= Johann Menge =

Australian geologist

Johannes Menge (4 January 1788 – 1852), is regarded as South Australia's first geologist, though he had no formal qualifications. An early explorer of the new colony, he was influential in the settlement of the Barossa Valley.

He has been called the "father of South Australian mineralogy". On the passenger list of the ship that brought him out he was called "Johannes Joseph Menge", but in his letters to newspapers he variously called himself "John" and "Joseph". To fellow-colonists he was "Professor Menge".

==History==
Born in the town of Steinau, Holy Roman Empire, Germany, Menge had little formal education, but was a keen learner and quickly gained a broad knowledge of languages, philosophy, medicine, religion, and geology. His particular interest in geology developed after his early employment by Privy Councillor Karl Cäsar von Leonhard, who collected and sold mineral specimens. Menge later travelled widely through Europe and beyond, and was awarded an honorary degree of Professor of Mineralogy from the University of Lübeck in 1821.

==England==
After the death of his wife in 1830 he moved to England, where he taught languages, notably Hebrew.

==Australia==
He became friends with George Fife Angas, who encouraged him to travel to the new colony of South Australia for employment with the South Australia Company. Menge sailed to South Australia aboard Coromandel. On 12 January 1837 the ship arrived at Kangaroo Island, where Menge was hired as the colony's Mine and Quarry Agent and Geologist. However, his eccentric ways led to his dismissal from the company on 30 June 1838.

Menge then moved to the South Australian mainland, travelling widely, exploring alone as far north as Mount Remarkable and searching for minerals, while engaging in many other interests. He was the first to discover copper in the Adelaide Hills. He kept in regular contact with George Fife Angas and sent him letters and reports; his activities thus encouraging the spread of settlement, and mineral exploration by others. This ultimately led to a mining boom that saved the fledgling colony. He wrote papers on several topics, particularly mineralogy, and in 1840 wrote a book entitled Mineral Kingdom of South Australia.

He was one of a number of influential German-speaking residents such as Ludwig Becker, Hermann Beckler, William Blandowski, Amalie Dietrich, Wilhelm Haacke, Diedrich Henne, Gerard Krefft, Johann Luehmann, Carl Mücke (a.k.a. Muecke), Ludwig Preiss, Carl Ludwig Christian Rümker (a.k.a. Ruemker), Moritz Richard Schomburgk, Richard Wolfgang Semon, Karl Theodor Staiger, George Ulrich, Eugene von Guérard, Robert von Lendenfeld, Ferdinand von Mueller, Georg von Neumayer, and Carl Wilhelmi who brought their "epistemic traditions" to Australia, and not only became "deeply entangled with the Australian colonial project", but also were "intricately involved in imagining, knowing and shaping colonial Australia" (Barrett, et al., 2018, p. 2).

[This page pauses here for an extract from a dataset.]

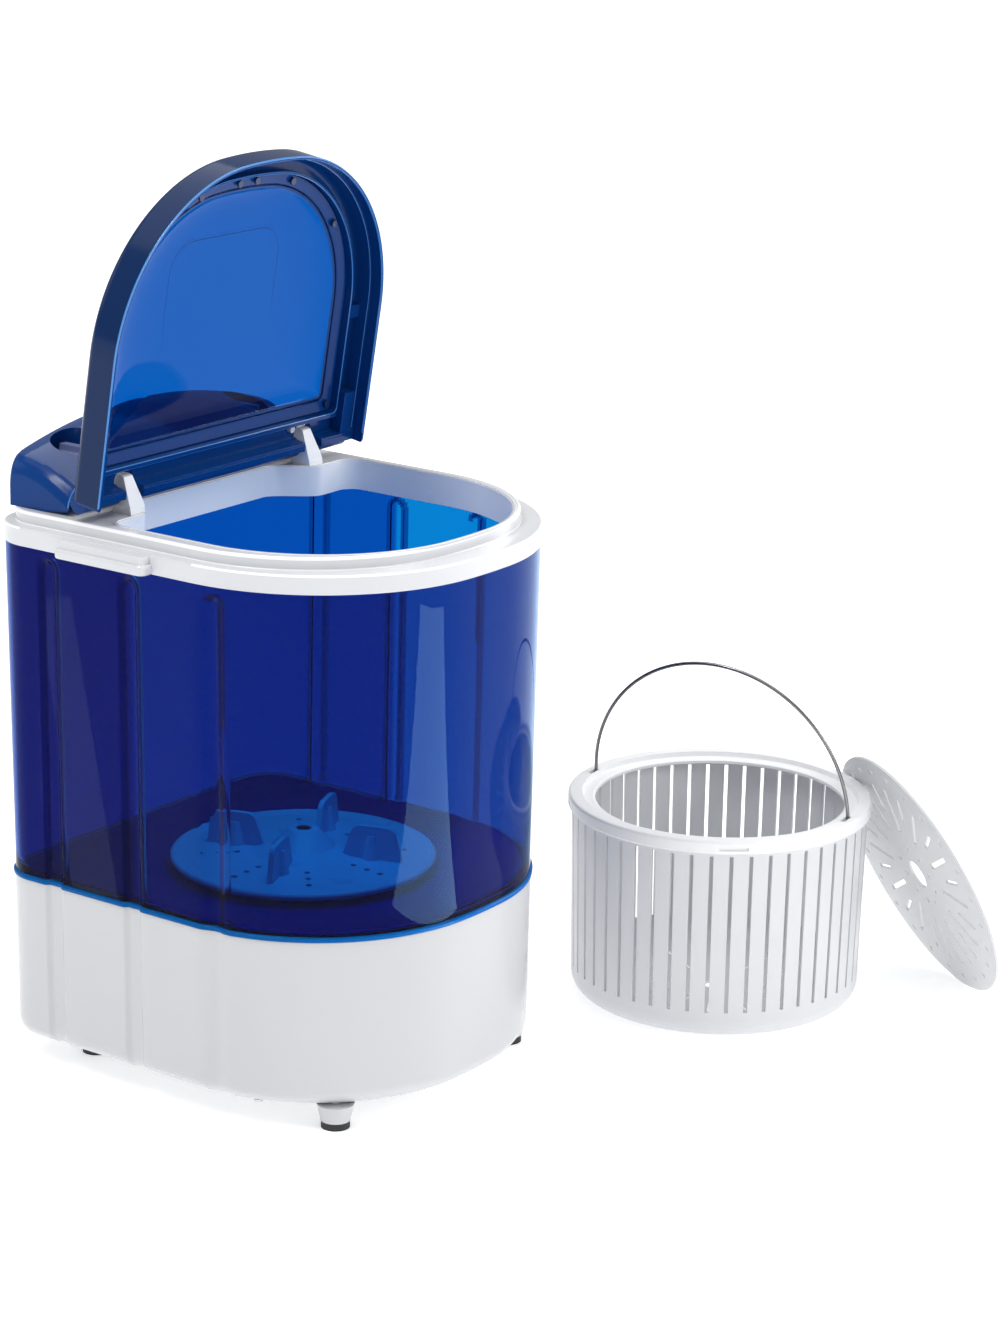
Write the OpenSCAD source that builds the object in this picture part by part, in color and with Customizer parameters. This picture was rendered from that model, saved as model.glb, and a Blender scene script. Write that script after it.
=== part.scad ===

Menge was particularly fond of the Barossa Valley (which he called "New Silesia"), and he lived there for some time in a cave on the banks of Jacob's Creek at its junction with the North Para River. He diverted the flow of Jacob's Creek and created "Menges' Island" where he grew vegetables. He was particularly struck with the possibilities for viticulture. Menge wrote to Angas detailing the Barossa as "the cream, the whole cream and nothing but the cream". When the first German Lutheran immigrants arrived in the state, Menge assisted in their resettlement from their initial residence in the Adelaide Hills to the Barossa Valley. It is claimed that in 1849 Menge made the first discovery of opal in Australia.

Despite Menge being attributed with many early geological discoveries in South Australia, it was Thomas Burr who most keenly and scientifically observed the colony's geology, his Remarks on the Geology and Mineralogy of South Australia being published at Adelaide in 1846, this being the colony's first official government geological report and the first geological book to be published in Australia.

==Death==
In 1852 Menge walked overland to the Victorian gold diggings, where in the winter of that year he died (though news did not reach the newspapers until October) and was buried at Forest Creek (now Chewton, part of Castlemaine) near Bendigo.

==Biography==
A biography of Menge was written by W. A. Cawthorne (1825–1897), an early Adelaide schoolmaster.

==Named by Menge==
- Hereinien Range, (between Stockwell and Truro) and its highest peak, Broken, for a fancied resemblance to similarly named German features (possibly Brocken).